Not everyone agrees that less strict underwriting standards are a bad thing.
There are those who argue that underwriting is merely normalizing after years of unusually tight credit. A growing appetite for risk among lenders is healthy, the argument goes, because they give formerly cash-strapped investors access to finance and help support the recovery of real estate prices.
Moreover, proponents of looser credit argue that interest-only loans and high loan-to-value ratios are no problem in an inflationary environment with low interest rates and rising property values, as such conditions generally make it easy to refinance once a loan’s term is up.
Critics, on the other hand, regard this scenario as unduly optimistic. Inflation remains low and interest rates are bound to rise as the Federal Reserve winds down its bond-buying program, creating difficult conditions for those looking to refinance.
More importantly, there is disagreement as to whether property prices will actually rise across the board.
At a recent economic briefing hosted by ABS Partners, economist Sam Chandan pointed out that the U.S. economy is already five years into its recovery this June. Five years is the average length of economic recoveries since World War II.
“The largest expansion ever has been ten years. Unless we believe this recovery is an outlier, it’s a pretty safe bet that within that 120-month period there will be some form of economic stress,” he said.

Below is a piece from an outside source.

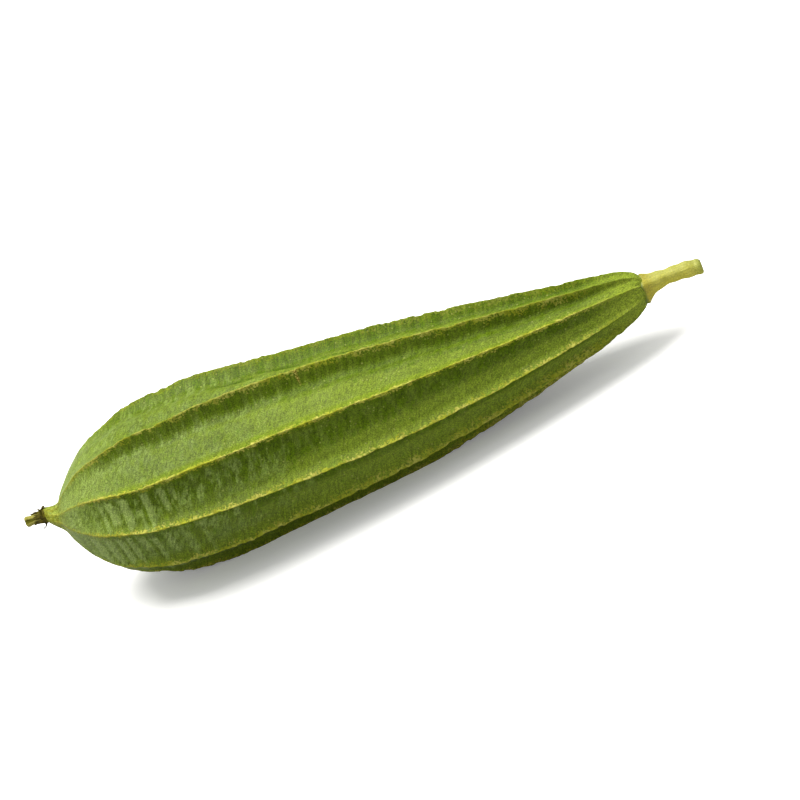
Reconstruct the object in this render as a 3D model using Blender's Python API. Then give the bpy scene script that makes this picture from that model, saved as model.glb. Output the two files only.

Mark Scott, who brokers loans and equity financing across the Northeast, said he has noticed CMBS lenders basing their loans on overly optimistic leasing expectations.
“Lenders today are banking on two things: that rents grow and interest rates stay the same. If one of the two doesn’t happen, your lender will be in trouble,” he said.

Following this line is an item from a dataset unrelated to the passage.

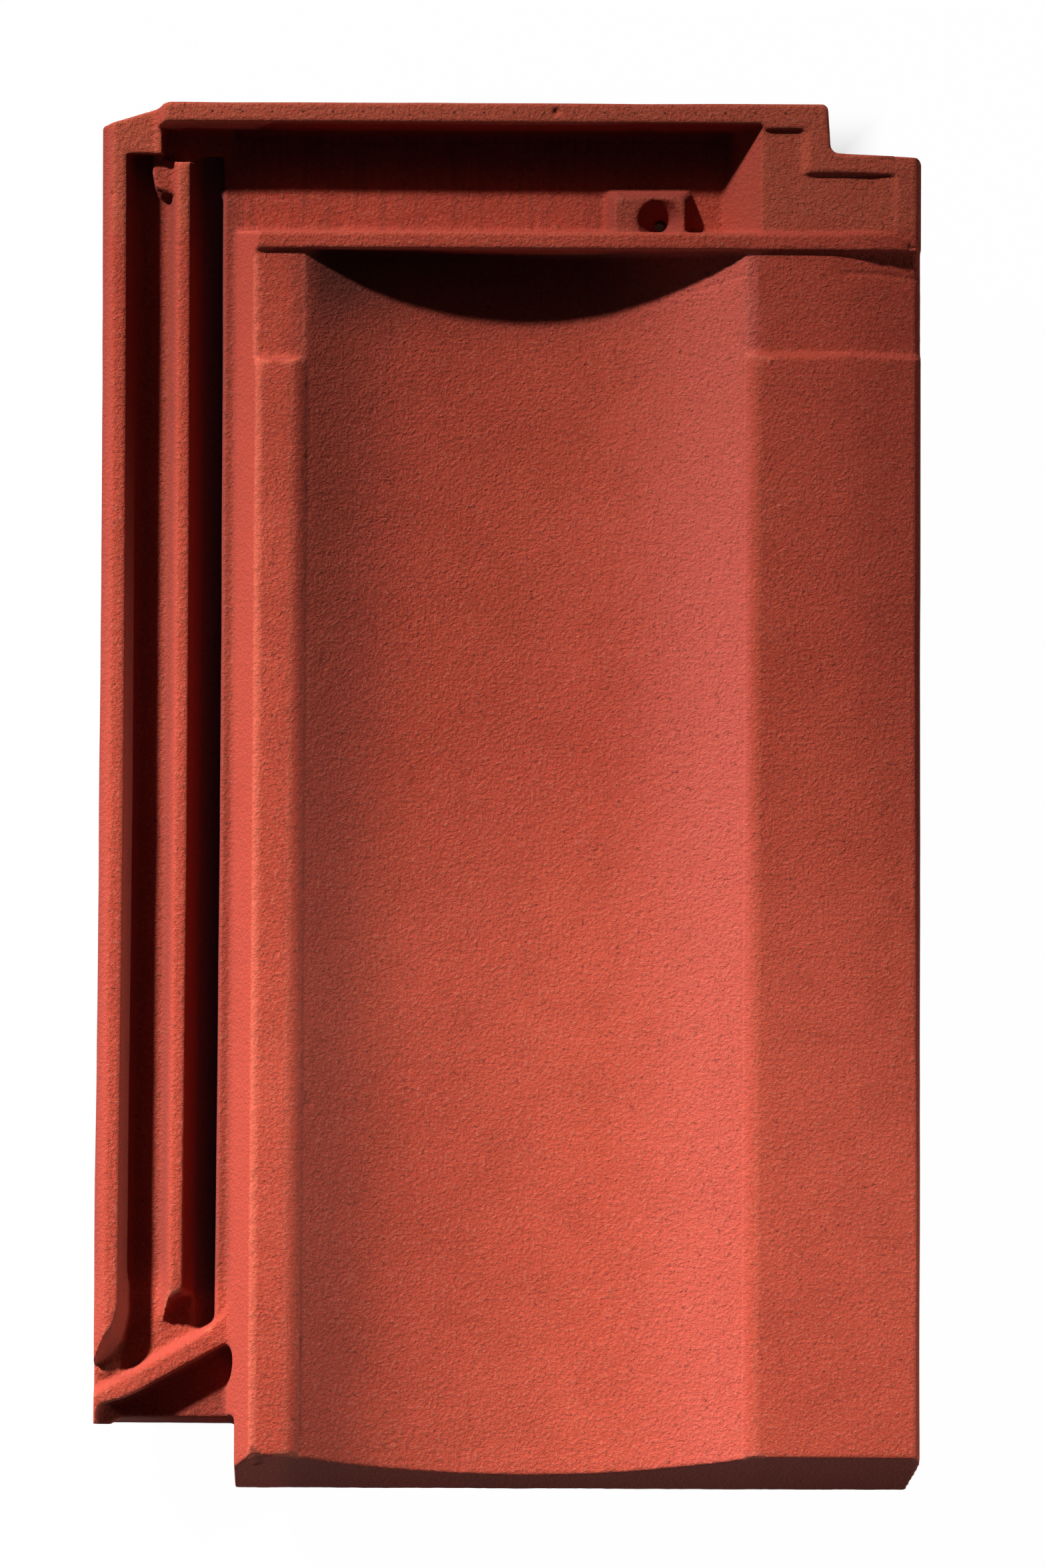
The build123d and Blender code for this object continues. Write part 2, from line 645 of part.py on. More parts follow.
def diagonal_ridge():
    """A ramp up to a flat crest across the lock, swept round into the ledge at its right end."""
    root = LOCK_BOTTOM_H + 4.0
    back = RIDGE_RAMP + RIDGE_TOP
    toe = 0.8
    slope = (RIDGE_H - CHANNEL_1_H) / RIDGE_RAMP
    outline = rounded([
        (-toe, root, 0.0),
        (-toe, CHANNEL_1_H - toe * slope, 0.0),
        (RIDGE_RAMP, RIDGE_H, 1.0),
        (back, RIDGE_H, 0.0),
        (back, root, 0.0),
    ])
    bar = extrude(ridge_plane().offset(-12.0) * outline, amount=80.0)
    room = block((LEFT, LEDGE[1] + 4.0), (LOCK_FOOT, 0.0), LOCK_BOTTOM_H, ABOVE_H)
    right = LEDGE[1] + 2.0
    foot = RIDGE_SWEEP[0][1] - 1.5
    sweep = tapered(
        [*RIDGE_SWEEP, (right, RIDGE_SWEEP[-1][1]), (right, foot)],
        [*RIDGE_SWEEP_TOE, (right, RIDGE_SWEEP_TOE[-1][1]), (right, foot)],
        CHANNEL_2_H - 0.3, RIDGE_H,
    )
    return (bar & room) + sweep


def foot_recess():
    """The recess between the diagonal ridge and the lock's foot end, open at the foot."""
    return upright([
        (RECESS_EDGE[0][0], FOOT),
        *RECESS_EDGE,
        (RECESS_EDGE[-1][0], FOOT),
    ], RECESS_H, ABOVE_H)


def roof_tile():
    """The whole tile: masses first, then everything that is pressed or trimmed out of them."""
    tile = body_mass()
    tile -= trough_hollow()
    trough_edges = long_edges(tile, TROUGH_LEFT, 0.0) + long_edges(tile, TROUGH_RIGHT, 0.0)
    tile = fillet(trough_edges, TROUGH_EDGE_RADIUS)
    tile += side_lock() + head_corner()
    tile += (head_plate() + foot_wall() + cross_rib()) - trough_hollow()
    for x_middle in NIB_X:
        tile += nib(x_middle)

    # Weather side
    tile -= block((BODY_LEFT_TOP - 5.0, RIGHT + 5.0), (RIB_2[0], HEAD + 5.0), HEAD_TOP_H, ABOVE_H)
    tile -= rest_pads()
    tile -= upper_pad()
    tile -= head_channel()
    tile += nail_boss()
    tile -= nail_hole()
    for cutter in flange_falls():
        tile -= cutter

    # Outline
    for cutter in (foot_front(), *foot_sides(), *head_outline()):
        tile -= cutter

    # Foot end of the side lock
    tile -= lock_outlet()
    tile += diagonal_ridge()
    tile -= foot_recess()
    return tile


tile = roof_tile()
os.makedirs("parts", exist_ok=True)
export_step(tile, "parts/clay_tile.step")
box = tile.bounding_box()
print("solids", len(tile.solids()), "valid", tile.is_valid, "litres", round(tile.volume / 1e6, 3))
print("box", box.min, box.max)
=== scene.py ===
import math
import bmesh
import bpy
import numpy as np
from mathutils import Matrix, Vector


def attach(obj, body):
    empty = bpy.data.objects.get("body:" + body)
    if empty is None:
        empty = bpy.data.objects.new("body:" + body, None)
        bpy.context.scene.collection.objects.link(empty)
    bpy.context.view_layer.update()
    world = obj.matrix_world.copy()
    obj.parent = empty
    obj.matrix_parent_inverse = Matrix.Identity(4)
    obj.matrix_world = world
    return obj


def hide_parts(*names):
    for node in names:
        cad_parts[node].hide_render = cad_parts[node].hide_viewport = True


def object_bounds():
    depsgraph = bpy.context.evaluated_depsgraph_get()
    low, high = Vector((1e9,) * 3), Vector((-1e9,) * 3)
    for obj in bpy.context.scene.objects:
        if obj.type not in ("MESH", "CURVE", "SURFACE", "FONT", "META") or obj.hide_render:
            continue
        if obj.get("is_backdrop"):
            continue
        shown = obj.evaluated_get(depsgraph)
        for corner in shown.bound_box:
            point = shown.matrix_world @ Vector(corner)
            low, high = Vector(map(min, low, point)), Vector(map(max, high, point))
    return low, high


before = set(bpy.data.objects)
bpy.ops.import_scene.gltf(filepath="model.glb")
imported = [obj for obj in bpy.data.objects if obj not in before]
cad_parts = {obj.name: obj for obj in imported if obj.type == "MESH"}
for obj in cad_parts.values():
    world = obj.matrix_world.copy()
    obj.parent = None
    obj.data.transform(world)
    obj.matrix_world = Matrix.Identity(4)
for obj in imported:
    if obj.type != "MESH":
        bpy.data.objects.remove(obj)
cad_low, cad_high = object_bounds()

# The tile body.
# One blank of red clay, squeezed between two press moulds and fired as one piece. The press rounds
# every edge by about a millimetre, and it leaves the trough as one smooth curve.
MM = 0.001
VOXEL = 0.7 * MM
RIB_2_FOOT = 185.6
CUT_HEIGHTS = (23.5, 39.0)
CURVE_X = (-69.8, 79.8)
CURVE_Y = (-224.0, 184.8)
CURVE_DEGREE = 7
SHELL = 12.0
SNAP_REACH = 0.4

work = bmesh.new()
work.from_mesh(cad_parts["clay_tile"].data)
bmesh.ops.remove_doubles(work, verts=work.verts, dist=0.001 * MM)
mesh = bpy.data.meshes.new("tile_body")
work.to_mesh(mesh)
work.free()
tile = bpy.data.objects.new("tile_body", mesh)
bpy.context.scene.collection.objects.link(tile)


def remade(piece, kind, **settings):
    """Replace a piece's mesh by what one modifier makes of it."""
    modifier = piece.modifiers.new("shape", kind)
    for key, value in settings.items():
        setattr(modifier, key, value)
    depsgraph = bpy.context.evaluated_depsgraph_get()
    made = bpy.data.meshes.new_from_object(piece.evaluated_get(depsgraph), depsgraph=depsgraph)
    piece.modifiers.clear()
    piece.data = made


def rows(collection, field, width, kind=np.float64):
    """One field of a mesh's elements as an array with a row to each."""
    values = np.empty(len(collection) * width, kind)
    collection.foreach_get(field, values)
    return values.reshape(-1, width)


def between(values, limits):
    """Which values lie between two limits."""
    return (values > limits[0]) & (values < limits[1])


# The solid's corners on the cut at rib 2 lie on the trough's true curve. A polynomial through them
# rounds the trough's short flats, on its upper side and on the shell's lower side.
corners = rows(tile.data.vertices, "co", 3)
x, y, z = corners.T / MM
on_cut = (abs(y - RIB_2_FOOT) < 0.01) & between(z, CUT_HEIGHTS) & between(x, CURVE_X)
trough_curve = np.polynomial.Polynomial.fit(corners[on_cut, 0], corners[on_cut, 2], CURVE_DEGREE)

remade(tile, "REMESH", mode="VOXEL", voxel_size=VOXEL, adaptivity=0.0)
co = rows(tile.data.vertices, "co", 3)
edges = rows(tile.data.edges, "vertices", 2, np.int32)
x, y, z = co.T / MM
inside = between(x, CURVE_X) & between(y, CURVE_Y)
for surface in (trough_curve(co[:, 0]), trough_curve(co[:, 0]) - SHELL * MM):
    near = inside & (abs(co[:, 2] - surface) < SNAP_REACH * MM)
    co[near, 2] = surface[near]

# Each point moves part of the way to the middle of its neighbours, which rounds the edges. The end
# of the lock's middle rib and the three long edges of the shoulder and the trough are rounder.
EDGE_ROUNDS = 2
WORN_ROUNDS = 14
EDGE_SHARE = 0.5
RIB_END_X = (-122.0, -100.0)
RIB_END_Y = (-183.0, -168.0)
RIB_END_HEIGHT = 20.0
LONG_EDGES = (-86.4, -74.0, 84.0)
LONG_EDGE_REACH = 4.5
LONG_EDGE_HEIGHT = 37.0
LONG_EDGE_HEAD = 184.0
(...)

While risks abound, most agree that things aren’t nearly as bad as they were prior to 2008. CMBS and private lenders are increasingly aggressive, but banks are still generally cautious, in part because of new regulations requiring to de-leverage their balance sheets. Loan-to-value ratios may be rising, but they are still a far cry from their bubble heydays. At a recent panel, top mortgage bankers almost unanimously agreed that loan-to-value ratios won’t top 80 percent in 2014.
Still, the worry remains that underwriting standards are heading in the wrong direction.
“There’s a sense (among lenders) that the market is going to keep getting better,” said Case’s Sandy Herrick. “It will come back to us like it always has.”